═════ MATERIALS PROVIDED

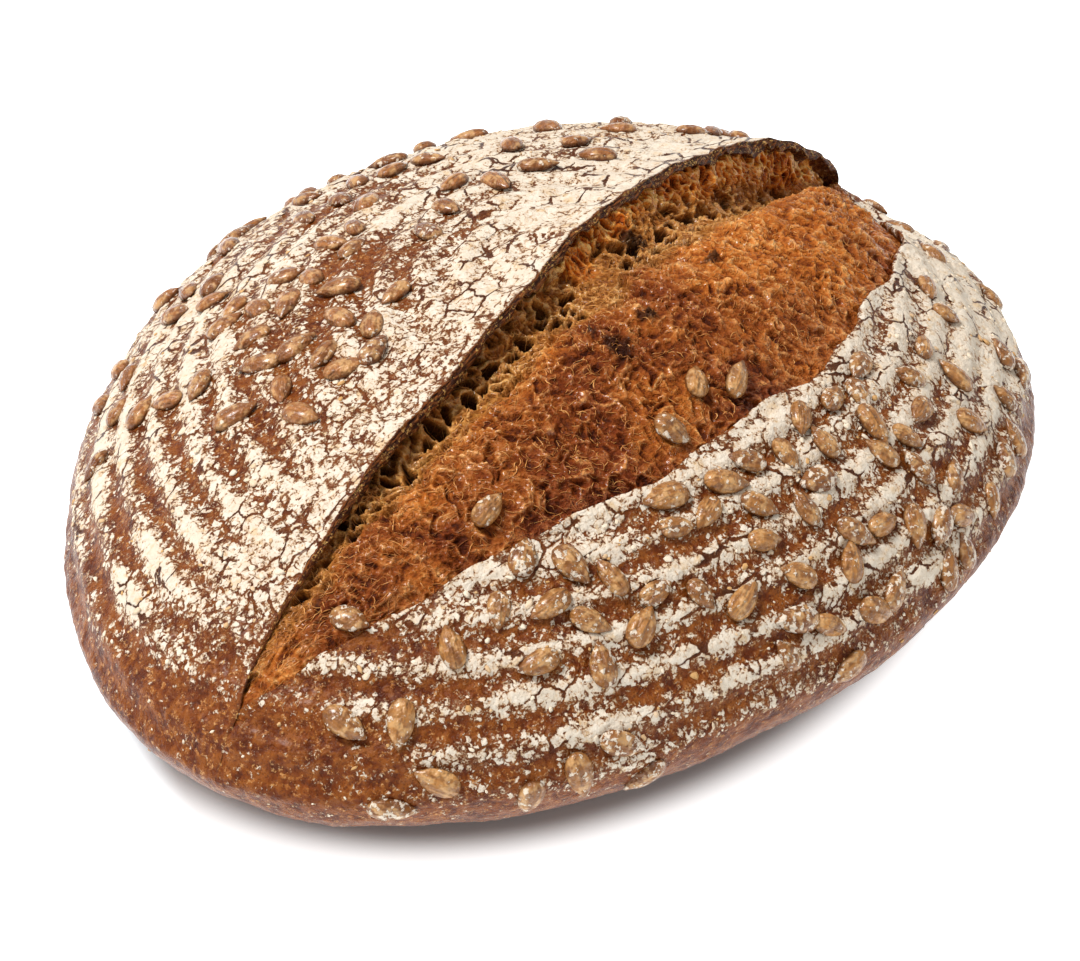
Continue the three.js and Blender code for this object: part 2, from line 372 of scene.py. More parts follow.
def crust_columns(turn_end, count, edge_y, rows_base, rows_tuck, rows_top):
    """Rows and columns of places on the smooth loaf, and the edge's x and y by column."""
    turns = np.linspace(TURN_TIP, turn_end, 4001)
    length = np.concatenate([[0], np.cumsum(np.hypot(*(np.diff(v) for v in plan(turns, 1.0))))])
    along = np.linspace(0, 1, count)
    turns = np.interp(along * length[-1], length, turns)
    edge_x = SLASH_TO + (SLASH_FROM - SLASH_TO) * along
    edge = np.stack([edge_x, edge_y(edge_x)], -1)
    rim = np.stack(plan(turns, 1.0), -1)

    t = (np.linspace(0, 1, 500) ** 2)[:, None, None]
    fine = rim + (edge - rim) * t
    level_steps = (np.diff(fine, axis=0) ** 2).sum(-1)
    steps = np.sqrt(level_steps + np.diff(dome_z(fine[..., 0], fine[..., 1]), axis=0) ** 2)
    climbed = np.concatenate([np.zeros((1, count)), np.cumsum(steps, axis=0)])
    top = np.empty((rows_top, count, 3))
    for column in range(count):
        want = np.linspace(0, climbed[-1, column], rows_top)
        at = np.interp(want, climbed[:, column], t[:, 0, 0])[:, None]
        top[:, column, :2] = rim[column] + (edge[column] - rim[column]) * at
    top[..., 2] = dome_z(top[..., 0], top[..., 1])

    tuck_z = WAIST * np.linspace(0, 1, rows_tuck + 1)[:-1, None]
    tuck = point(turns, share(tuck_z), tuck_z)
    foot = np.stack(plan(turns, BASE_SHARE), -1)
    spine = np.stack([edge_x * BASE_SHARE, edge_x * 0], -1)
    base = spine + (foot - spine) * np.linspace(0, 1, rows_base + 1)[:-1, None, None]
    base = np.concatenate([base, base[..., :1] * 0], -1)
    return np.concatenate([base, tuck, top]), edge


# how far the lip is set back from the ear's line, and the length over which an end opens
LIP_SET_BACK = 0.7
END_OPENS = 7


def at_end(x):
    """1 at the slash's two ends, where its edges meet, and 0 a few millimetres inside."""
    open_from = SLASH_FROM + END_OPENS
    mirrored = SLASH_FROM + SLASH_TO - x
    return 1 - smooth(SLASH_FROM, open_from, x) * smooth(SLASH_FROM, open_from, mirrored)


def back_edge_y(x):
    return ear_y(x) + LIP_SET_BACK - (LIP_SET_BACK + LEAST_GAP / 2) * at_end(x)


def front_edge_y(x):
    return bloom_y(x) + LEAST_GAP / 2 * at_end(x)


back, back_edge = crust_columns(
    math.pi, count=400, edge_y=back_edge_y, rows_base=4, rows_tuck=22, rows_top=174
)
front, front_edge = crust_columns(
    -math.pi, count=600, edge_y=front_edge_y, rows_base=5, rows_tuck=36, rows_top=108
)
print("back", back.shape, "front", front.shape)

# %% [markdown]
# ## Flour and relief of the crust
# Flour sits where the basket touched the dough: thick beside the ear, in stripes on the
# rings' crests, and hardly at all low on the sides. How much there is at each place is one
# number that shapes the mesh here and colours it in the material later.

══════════
═════ MATERIALS PROVIDED

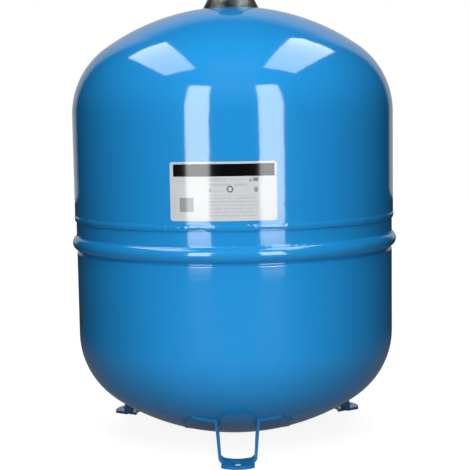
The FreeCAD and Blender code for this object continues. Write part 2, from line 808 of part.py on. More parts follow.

══════════

▶ [WHAT TO DO]
Your answer should be a single number: the count of lines containing the word "part".

▶ [SOLUTION BELOW]
2